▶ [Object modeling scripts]
......

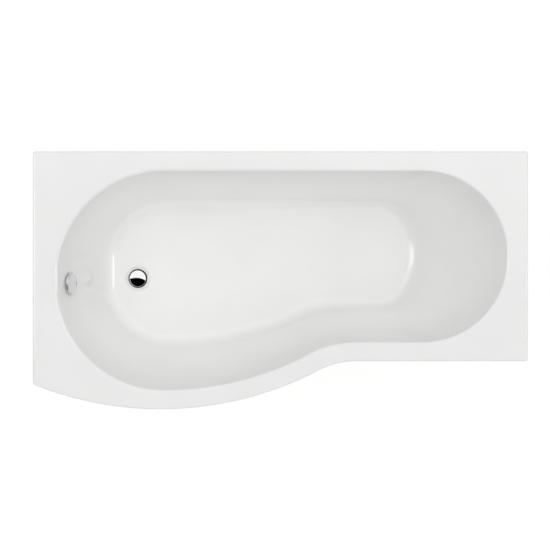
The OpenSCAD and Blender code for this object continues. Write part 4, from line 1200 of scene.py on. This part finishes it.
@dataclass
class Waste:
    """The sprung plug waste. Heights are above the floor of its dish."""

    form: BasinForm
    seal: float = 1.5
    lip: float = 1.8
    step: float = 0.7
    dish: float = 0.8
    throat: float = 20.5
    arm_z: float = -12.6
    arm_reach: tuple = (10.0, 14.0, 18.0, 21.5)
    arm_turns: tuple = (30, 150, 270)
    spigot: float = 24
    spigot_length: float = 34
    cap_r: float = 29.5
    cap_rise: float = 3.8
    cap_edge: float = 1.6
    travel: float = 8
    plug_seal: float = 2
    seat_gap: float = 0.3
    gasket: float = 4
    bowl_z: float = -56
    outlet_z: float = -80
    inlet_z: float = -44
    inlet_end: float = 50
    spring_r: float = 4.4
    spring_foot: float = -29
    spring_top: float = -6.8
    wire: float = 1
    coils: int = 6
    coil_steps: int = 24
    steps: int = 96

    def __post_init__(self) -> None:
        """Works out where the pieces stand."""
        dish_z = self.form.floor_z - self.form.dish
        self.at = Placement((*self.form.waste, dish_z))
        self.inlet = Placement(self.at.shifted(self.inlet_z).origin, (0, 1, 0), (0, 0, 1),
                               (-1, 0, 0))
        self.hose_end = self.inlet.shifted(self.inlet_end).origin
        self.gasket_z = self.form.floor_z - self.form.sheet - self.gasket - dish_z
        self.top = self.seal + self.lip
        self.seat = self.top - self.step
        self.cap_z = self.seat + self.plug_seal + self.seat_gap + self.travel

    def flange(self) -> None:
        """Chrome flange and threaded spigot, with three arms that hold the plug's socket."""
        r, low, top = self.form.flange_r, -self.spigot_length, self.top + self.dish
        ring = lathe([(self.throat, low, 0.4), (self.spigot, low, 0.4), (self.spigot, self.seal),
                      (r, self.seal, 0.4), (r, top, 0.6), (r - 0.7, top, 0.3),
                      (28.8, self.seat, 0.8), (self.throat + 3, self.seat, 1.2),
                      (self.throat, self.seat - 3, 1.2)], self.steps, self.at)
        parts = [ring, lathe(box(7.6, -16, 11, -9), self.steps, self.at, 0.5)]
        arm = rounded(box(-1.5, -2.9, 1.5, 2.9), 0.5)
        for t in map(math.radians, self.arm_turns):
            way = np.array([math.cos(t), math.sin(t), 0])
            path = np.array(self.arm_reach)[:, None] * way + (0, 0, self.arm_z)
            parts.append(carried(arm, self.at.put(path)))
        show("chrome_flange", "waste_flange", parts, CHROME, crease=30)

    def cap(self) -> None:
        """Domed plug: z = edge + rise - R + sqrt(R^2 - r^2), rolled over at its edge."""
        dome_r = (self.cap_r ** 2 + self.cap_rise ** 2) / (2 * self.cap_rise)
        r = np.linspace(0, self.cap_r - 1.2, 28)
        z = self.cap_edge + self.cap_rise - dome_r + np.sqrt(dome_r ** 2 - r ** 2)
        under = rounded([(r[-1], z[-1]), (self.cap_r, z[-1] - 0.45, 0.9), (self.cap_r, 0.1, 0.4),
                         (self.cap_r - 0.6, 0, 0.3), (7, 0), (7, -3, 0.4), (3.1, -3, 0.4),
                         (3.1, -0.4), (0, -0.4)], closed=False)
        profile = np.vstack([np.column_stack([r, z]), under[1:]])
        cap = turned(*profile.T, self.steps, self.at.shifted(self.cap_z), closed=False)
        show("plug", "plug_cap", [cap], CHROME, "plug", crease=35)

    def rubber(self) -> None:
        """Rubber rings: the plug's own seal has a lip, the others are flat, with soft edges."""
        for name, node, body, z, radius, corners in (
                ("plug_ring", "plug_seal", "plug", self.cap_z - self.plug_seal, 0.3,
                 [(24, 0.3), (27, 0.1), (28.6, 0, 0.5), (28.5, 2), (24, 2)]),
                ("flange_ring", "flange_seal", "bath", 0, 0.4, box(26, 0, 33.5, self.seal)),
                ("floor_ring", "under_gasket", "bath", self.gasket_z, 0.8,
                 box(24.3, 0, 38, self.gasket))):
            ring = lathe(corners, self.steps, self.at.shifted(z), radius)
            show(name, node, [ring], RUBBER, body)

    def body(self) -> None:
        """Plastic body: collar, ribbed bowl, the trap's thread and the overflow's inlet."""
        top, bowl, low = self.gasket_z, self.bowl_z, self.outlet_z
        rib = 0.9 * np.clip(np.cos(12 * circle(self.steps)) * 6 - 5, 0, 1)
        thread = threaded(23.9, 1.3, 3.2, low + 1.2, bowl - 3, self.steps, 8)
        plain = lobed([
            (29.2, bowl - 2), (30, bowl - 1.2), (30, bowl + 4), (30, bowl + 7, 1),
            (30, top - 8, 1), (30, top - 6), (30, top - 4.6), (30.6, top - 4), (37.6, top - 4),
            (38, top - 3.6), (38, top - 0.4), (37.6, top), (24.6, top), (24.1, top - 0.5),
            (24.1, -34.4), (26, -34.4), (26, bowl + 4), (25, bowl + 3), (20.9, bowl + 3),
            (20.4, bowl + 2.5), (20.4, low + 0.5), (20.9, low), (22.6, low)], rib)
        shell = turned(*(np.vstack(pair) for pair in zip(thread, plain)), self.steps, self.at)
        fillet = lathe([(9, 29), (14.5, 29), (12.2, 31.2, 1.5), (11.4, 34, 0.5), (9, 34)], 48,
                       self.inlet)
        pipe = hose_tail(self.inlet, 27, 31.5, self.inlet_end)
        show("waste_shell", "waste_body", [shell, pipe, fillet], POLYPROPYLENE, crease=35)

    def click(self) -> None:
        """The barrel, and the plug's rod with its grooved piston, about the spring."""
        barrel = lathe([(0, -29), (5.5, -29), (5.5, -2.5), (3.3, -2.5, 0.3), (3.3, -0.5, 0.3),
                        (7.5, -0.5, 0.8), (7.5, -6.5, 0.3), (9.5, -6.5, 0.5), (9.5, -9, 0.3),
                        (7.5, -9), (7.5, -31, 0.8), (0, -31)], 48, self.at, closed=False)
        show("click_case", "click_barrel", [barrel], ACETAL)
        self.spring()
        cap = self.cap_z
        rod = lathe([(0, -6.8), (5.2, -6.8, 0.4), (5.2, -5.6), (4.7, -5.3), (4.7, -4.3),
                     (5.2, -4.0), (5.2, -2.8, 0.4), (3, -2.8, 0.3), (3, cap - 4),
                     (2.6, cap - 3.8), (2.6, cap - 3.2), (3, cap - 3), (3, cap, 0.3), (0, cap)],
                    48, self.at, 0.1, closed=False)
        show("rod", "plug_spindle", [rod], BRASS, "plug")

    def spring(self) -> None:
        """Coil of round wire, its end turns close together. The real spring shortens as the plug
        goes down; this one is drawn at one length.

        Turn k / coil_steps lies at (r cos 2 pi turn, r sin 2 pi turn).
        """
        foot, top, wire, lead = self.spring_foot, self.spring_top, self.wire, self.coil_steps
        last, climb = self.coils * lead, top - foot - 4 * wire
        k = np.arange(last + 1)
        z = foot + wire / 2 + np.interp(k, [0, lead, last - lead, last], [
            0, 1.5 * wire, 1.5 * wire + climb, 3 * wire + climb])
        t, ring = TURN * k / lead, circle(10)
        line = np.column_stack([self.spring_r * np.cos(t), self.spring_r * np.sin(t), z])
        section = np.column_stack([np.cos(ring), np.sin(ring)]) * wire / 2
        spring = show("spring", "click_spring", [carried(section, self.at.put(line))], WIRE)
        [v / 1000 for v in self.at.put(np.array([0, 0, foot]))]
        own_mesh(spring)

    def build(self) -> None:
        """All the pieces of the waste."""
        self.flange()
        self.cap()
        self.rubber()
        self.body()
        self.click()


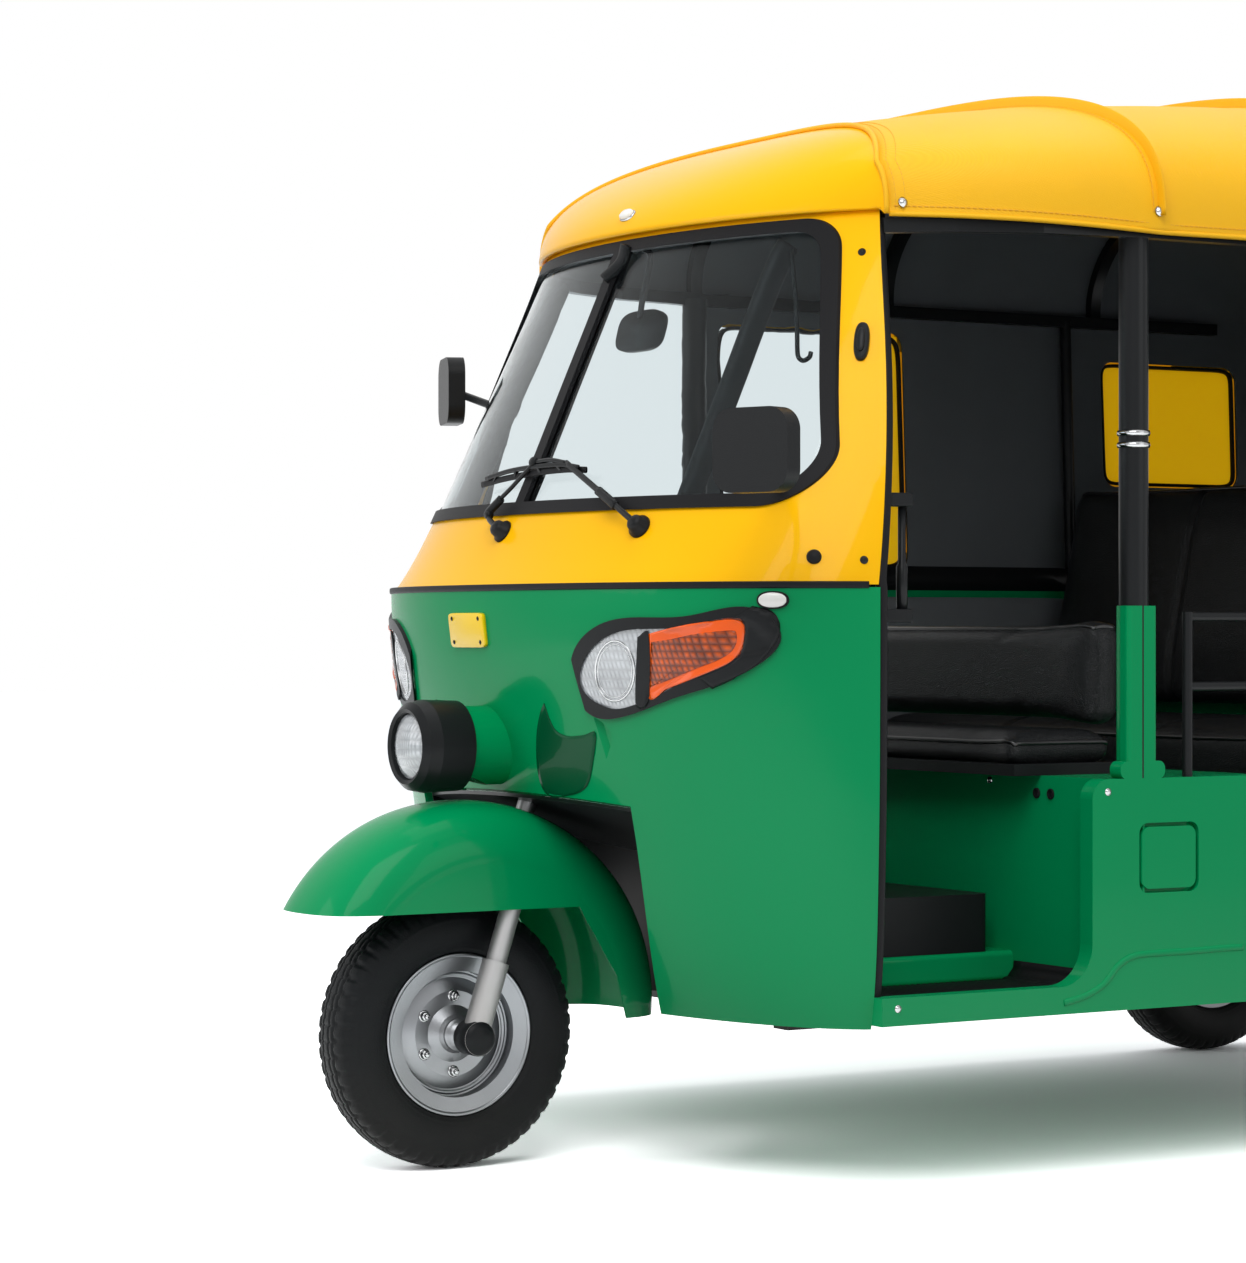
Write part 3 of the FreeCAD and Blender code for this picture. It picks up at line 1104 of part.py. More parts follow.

......

▶ [BRIEF] The entries above must be returned exactly.

▶ [PROBLEM SOLUTION]
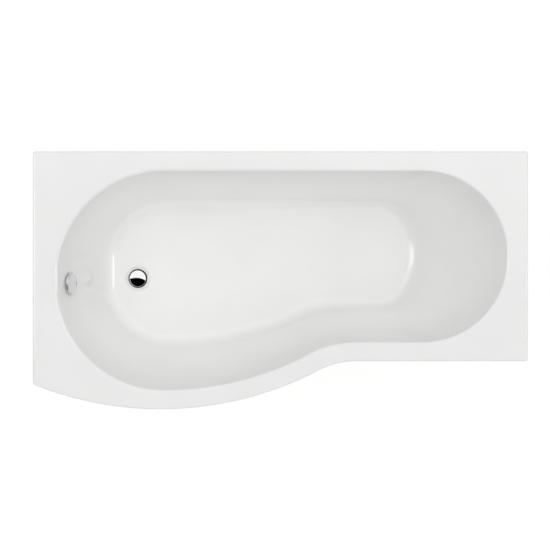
The OpenSCAD and Blender code for this object continues. Write part 4, from line 1200 of scene.py on. This part finishes it.
@dataclass
class Waste:
    """The sprung plug waste. Heights are above the floor of its dish."""

    form: BasinForm
    seal: float = 1.5
    lip: float = 1.8
    step: float = 0.7
    dish: float = 0.8
    throat: float = 20.5
    arm_z: float = -12.6
    arm_reach: tuple = (10.0, 14.0, 18.0, 21.5)
    arm_turns: tuple = (30, 150, 270)
    spigot: float = 24
    spigot_length: float = 34
    cap_r: float = 29.5
    cap_rise: float = 3.8
    cap_edge: float = 1.6
    travel: float = 8
    plug_seal: float = 2
    seat_gap: float = 0.3
    gasket: float = 4
    bowl_z: float = -56
    outlet_z: float = -80
    inlet_z: float = -44
    inlet_end: float = 50
    spring_r: float = 4.4
    spring_foot: float = -29
    spring_top: float = -6.8
    wire: float = 1
    coils: int = 6
    coil_steps: int = 24
    steps: int = 96

    def __post_init__(self) -> None:
        """Works out where the pieces stand."""
        dish_z = self.form.floor_z - self.form.dish
        self.at = Placement((*self.form.waste, dish_z))
        self.inlet = Placement(self.at.shifted(self.inlet_z).origin, (0, 1, 0), (0, 0, 1),
                               (-1, 0, 0))
        self.hose_end = self.inlet.shifted(self.inlet_end).origin
        self.gasket_z = self.form.floor_z - self.form.sheet - self.gasket - dish_z
        self.top = self.seal + self.lip
        self.seat = self.top - self.step
        self.cap_z = self.seat + self.plug_seal + self.seat_gap + self.travel

    def flange(self) -> None:
        """Chrome flange and threaded spigot, with three arms that hold the plug's socket."""
        r, low, top = self.form.flange_r, -self.spigot_length, self.top + self.dish
        ring = lathe([(self.throat, low, 0.4), (self.spigot, low, 0.4), (self.spigot, self.seal),
                      (r, self.seal, 0.4), (r, top, 0.6), (r - 0.7, top, 0.3),
                      (28.8, self.seat, 0.8), (self.throat + 3, self.seat, 1.2),
                      (self.throat, self.seat - 3, 1.2)], self.steps, self.at)
        parts = [ring, lathe(box(7.6, -16, 11, -9), self.steps, self.at, 0.5)]
        arm = rounded(box(-1.5, -2.9, 1.5, 2.9), 0.5)
        for t in map(math.radians, self.arm_turns):
            way = np.array([math.cos(t), math.sin(t), 0])
            path = np.array(self.arm_reach)[:, None] * way + (0, 0, self.arm_z)
            parts.append(carried(arm, self.at.put(path)))
        show("chrome_flange", "waste_flange", parts, CHROME, crease=30)

    def cap(self) -> None:
        """Domed plug: z = edge + rise - R + sqrt(R^2 - r^2), rolled over at its edge."""
        dome_r = (self.cap_r ** 2 + self.cap_rise ** 2) / (2 * self.cap_rise)
        r = np.linspace(0, self.cap_r - 1.2, 28)
        z = self.cap_edge + self.cap_rise - dome_r + np.sqrt(dome_r ** 2 - r ** 2)
        under = rounded([(r[-1], z[-1]), (self.cap_r, z[-1] - 0.45, 0.9), (self.cap_r, 0.1, 0.4),
                         (self.cap_r - 0.6, 0, 0.3), (7, 0), (7, -3, 0.4), (3.1, -3, 0.4),
                         (3.1, -0.4), (0, -0.4)], closed=False)
        profile = np.vstack([np.column_stack([r, z]), under[1:]])
        cap = turned(*profile.T, self.steps, self.at.shifted(self.cap_z), closed=False)
        show("plug", "plug_cap", [cap], CHROME, "plug", crease=35)

    def rubber(self) -> None:
        """Rubber rings: the plug's own seal has a lip, the others are flat, with soft edges."""
        for name, node, body, z, radius, corners in (
                ("plug_ring", "plug_seal", "plug", self.cap_z - self.plug_seal, 0.3,
                 [(24, 0.3), (27, 0.1), (28.6, 0, 0.5), (28.5, 2), (24, 2)]),
                ("flange_ring", "flange_seal", "bath", 0, 0.4, box(26, 0, 33.5, self.seal)),
                ("floor_ring", "under_gasket", "bath", self.gasket_z, 0.8,
                 box(24.3, 0, 38, self.gasket))):
            ring = lathe(corners, self.steps, self.at.shifted(z), radius)
            show(name, node, [ring], RUBBER, body)

    def body(self) -> None:
        """Plastic body: collar, ribbed bowl, the trap's thread and the overflow's inlet."""
        top, bowl, low = self.gasket_z, self.bowl_z, self.outlet_z
        rib = 0.9 * np.clip(np.cos(12 * circle(self.steps)) * 6 - 5, 0, 1)
        thread = threaded(23.9, 1.3, 3.2, low + 1.2, bowl - 3, self.steps, 8)
        plain = lobed([
            (29.2, bowl - 2), (30, bowl - 1.2), (30, bowl + 4), (30, bowl + 7, 1),
            (30, top - 8, 1), (30, top - 6), (30, top - 4.6), (30.6, top - 4), (37.6, top - 4),
            (38, top - 3.6), (38, top - 0.4), (37.6, top), (24.6, top), (24.1, top - 0.5),
            (24.1, -34.4), (26, -34.4), (26, bowl + 4), (25, bowl + 3), (20.9, bowl + 3),
            (20.4, bowl + 2.5), (20.4, low + 0.5), (20.9, low), (22.6, low)], rib)
        shell = turned(*(np.vstack(pair) for pair in zip(thread, plain)), self.steps, self.at)
        fillet = lathe([(9, 29), (14.5, 29), (12.2, 31.2, 1.5), (11.4, 34, 0.5), (9, 34)], 48,
                       self.inlet)
        pipe = hose_tail(self.inlet, 27, 31.5, self.inlet_end)
        show("waste_shell", "waste_body", [shell, pipe, fillet], POLYPROPYLENE, crease=35)

    def click(self) -> None:
        """The barrel, and the plug's rod with its grooved piston, about the spring."""
        barrel = lathe([(0, -29), (5.5, -29), (5.5, -2.5), (3.3, -2.5, 0.3), (3.3, -0.5, 0.3),
                        (7.5, -0.5, 0.8), (7.5, -6.5, 0.3), (9.5, -6.5, 0.5), (9.5, -9, 0.3),
                        (7.5, -9), (7.5, -31, 0.8), (0, -31)], 48, self.at, closed=False)
        show("click_case", "click_barrel", [barrel], ACETAL)
        self.spring()
        cap = self.cap_z
        rod = lathe([(0, -6.8), (5.2, -6.8, 0.4), (5.2, -5.6), (4.7, -5.3), (4.7, -4.3),
                     (5.2, -4.0), (5.2, -2.8, 0.4), (3, -2.8, 0.3), (3, cap - 4),
                     (2.6, cap - 3.8), (2.6, cap - 3.2), (3, cap - 3), (3, cap, 0.3), (0, cap)],
                    48, self.at, 0.1, closed=False)
        show("rod", "plug_spindle", [rod], BRASS, "plug")

    def spring(self) -> None:
        """Coil of round wire, its end turns close together. The real spring shortens as the plug
        goes down; this one is drawn at one length.

        Turn k / coil_steps lies at (r cos 2 pi turn, r sin 2 pi turn).
        """
        foot, top, wire, lead = self.spring_foot, self.spring_top, self.wire, self.coil_steps
        last, climb = self.coils * lead, top - foot - 4 * wire
        k = np.arange(last + 1)
        z = foot + wire / 2 + np.interp(k, [0, lead, last - lead, last], [
            0, 1.5 * wire, 1.5 * wire + climb, 3 * wire + climb])
        t, ring = TURN * k / lead, circle(10)
        line = np.column_stack([self.spring_r * np.cos(t), self.spring_r * np.sin(t), z])
        section = np.column_stack([np.cos(ring), np.sin(ring)]) * wire / 2
        spring = show("spring", "click_spring", [carried(section, self.at.put(line))], WIRE)
        [v / 1000 for v in self.at.put(np.array([0, 0, foot]))]
        own_mesh(spring)

    def build(self) -> None:
        """All the pieces of the waste."""
        self.flange()
        self.cap()
        self.rubber()
        self.body()
        self.click()


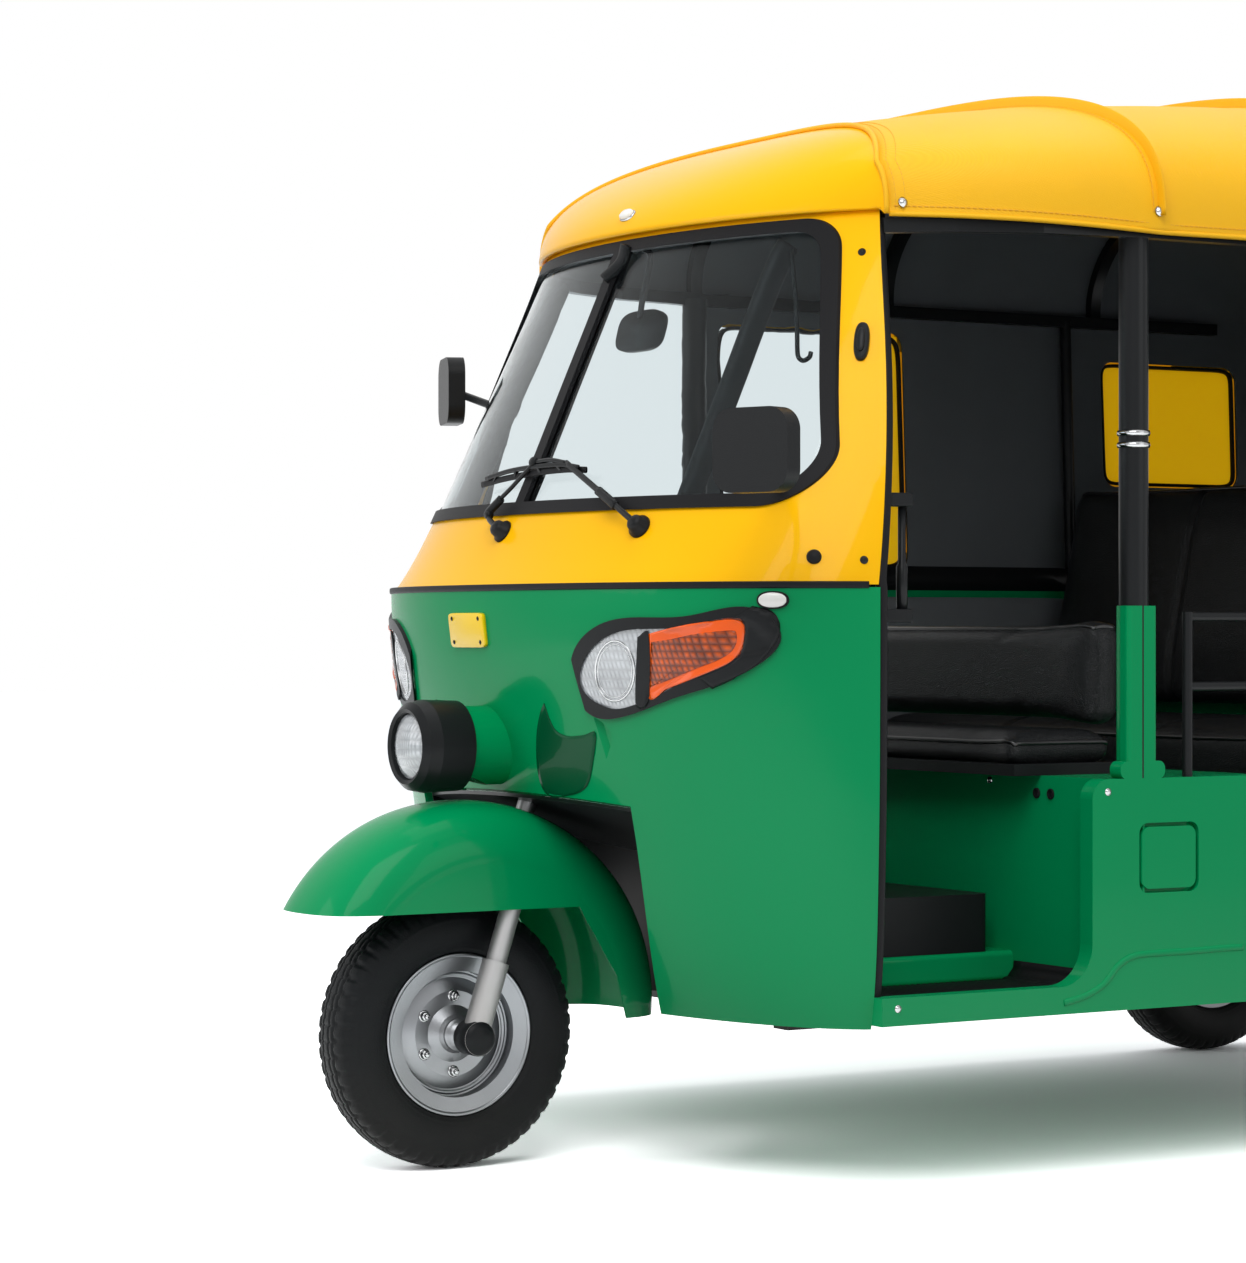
Write part 3 of the FreeCAD and Blender code for this picture. It picks up at line 1104 of part.py. More parts follow.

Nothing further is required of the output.